The center serves as “a reminder of the lack of justice for these people, and that the lack of accountability for the crimes of the past will fuel impunity, which we still see with the continuation of the conflict and the killing,” says Ms. Samar. The center, she adds, also aims to “remind the perpetrators and the criminals that they have done something wrong, and to encourage them to come and confess, and to ask for an apology.”
Such collective memories should inform future generations, Ms. Samar says, noting that two of her four family members who perished in wars are not yet listed. And she says she hopes the Afghan government and Western donors will support the center so it can expand beyond the basement into a dedicated museum space.
“If we don’t try to heal the wounds of the people, we will not be able to stop the cycle of violence,” says Ms. Samar. “We all need peace, but peace without respect for human rights and justice will not be a sustainable peace.”
Sitting alone in a corner of one room, clearly distraught, Zahra Hussaini is consoled by a colleague who puts an arm around her back. As a program officer with AHRDO, she helped curate the center and gather its memories.
“None of my family are here, but I imagine all these people who are in these photos are my family,” says Ms. Hussaini.
History as motivator
Each regime that ruled modern Afghanistan “did their dark thing to the nation,” she says. “So as you survey this room, this is the least number [of victims]. If we count every family in Afghanistan, they gave victims directly, or their colleagues or extended family did.”

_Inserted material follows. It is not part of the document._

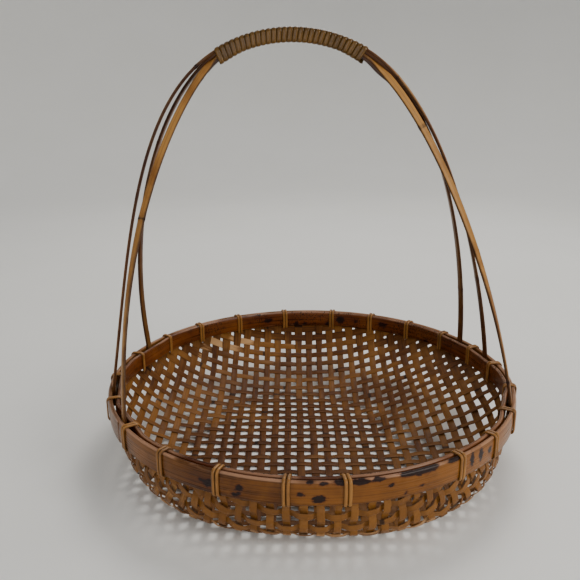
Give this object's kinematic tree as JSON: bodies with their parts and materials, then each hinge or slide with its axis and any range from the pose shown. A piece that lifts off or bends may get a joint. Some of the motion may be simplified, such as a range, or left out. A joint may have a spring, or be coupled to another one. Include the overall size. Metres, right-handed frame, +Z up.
{
  "type": "round bamboo basket",
  "caption": "Shallow round basket of plain-woven bamboo splints between two lashed hoops, with a tall fixed arched handle of flat strips and a cane-wrapped grip.",
  "frame": {"origin": "on the floor, below the middle of the rim", "axes": "+Z up; the handle spans X; its legs splay along Y"},
  "size_m": [0.4011, 0.4007, 0.3991],
  "materials": {
    "hoop_bamboo": "satin",
    "splint_bamboo": "satin",
    "strip_bamboo": "satin",
    "grip_cane": "gloss",
    "lashing_cane": "gloss"
  },
  "bodies": {
    "root": {"outer_hoop": "hoop_bamboo", "inner_hoop": "hoop_bamboo", "warp_splints": "splint_bamboo", "weft_splints": "splint_bamboo", "handle_strip_middle": "strip_bamboo", "handle_strip_back": "strip_bamboo", "handle_strip_front": "strip_bamboo", "grip_stiffener": "strip_bamboo", "grip_wrap": "grip_cane", "lashing_01": "lashing_cane", "lashing_02": "lashing_cane", "lashing_03": "lashing_cane", "lashing_04": "lashing_cane", "lashing_05": "lashing_cane", "lashing_06": "lashing_cane", "lashing_07": "lashing_cane", "lashing_08": "lashing_cane", "lashing_09": "lashing_cane", "lashing_10": "lashing_cane", "lashing_11": "lashing_cane", "lashing_12": "lashing_cane", "lashing_13": "lashing_cane", "lashing_14": "lashing_cane", "lashing_15": "lashing_cane", "lashing_16": "lashing_cane", "lashing_17": "lashing_cane", "lashing_18": "lashing_cane", "lashing_19": "lashing_cane", "lashing_20": "lashing_cane", "lashing_21": "lashing_cane", "lashing_22": "lashing_cane"}
  },
  "joints": []
}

Relatives of victims were reluctant to share their stories at first, she says, but opened up when the historical import was explained.
“If we spoke to them about the future, about the new generation, finally they became happy … because they want to show all the world what is happening in Afghanistan,” says Ms. Hussaini.
“In this exhibit we reflect that all of us sacrificed, not only one person,” she says. “Here are people from all Afghanistan, from every [ethnic] nation, from every tribe.”
Salim Rajabi, the senior program manager for AHRDO, says the work to collect personal objects and testimonies about civilians who were killed began in 2011. The original idea was to keep them in wooden ammunition boxes, he says, to transform those tools of war into the keepers of the memories.
Gathering the ammunition boxes proved impractical, so some families make and paint similar wood and metal boxes themselves, and use games and exercises to give self-confidence and create a form of closure.
“We are trying to change their personal stories into collective stories, to show them that here is a safe place for them to talk, where everyone is respecting each other,” says Mr. Rajabi. The families of victims themselves pushed for the permanent exhibit, so that everyone “would know their pain.”
While he speaks, an older Afghan woman from Laghman province, missing many teeth, screams as she gets to the case that immortalizes the memory of her sons – four of whom she lost.
Zia Gul’s sons were lost in different incidents: One was murdered during the war-torn reign of President Najibullah, who ruled with Soviet backing until 1992; one was still a child when a rocket landed on the tiny kiosk where he sold cigarettes during the mujahideen era of the mid-1990s; yet another was a soldier killed by a Taliban rocket while he visited a cucumber patch.
Citing poor memory, Ms. Gul can’t recall the circumstances of her lost fourth son.
“The only thing keeping me alive is my faith and my trust in God’s justice,” she says, when sharing her memory for the center. She wanted to tell her story so no one would forget that “war cannot be uglier than losing four young sons and at the end a mother having to live and suffer on her own.”
Ms. Gul pulls away from the glass case and is beside herself.
“My four sons have been killed,” she cries. “I am alone now.”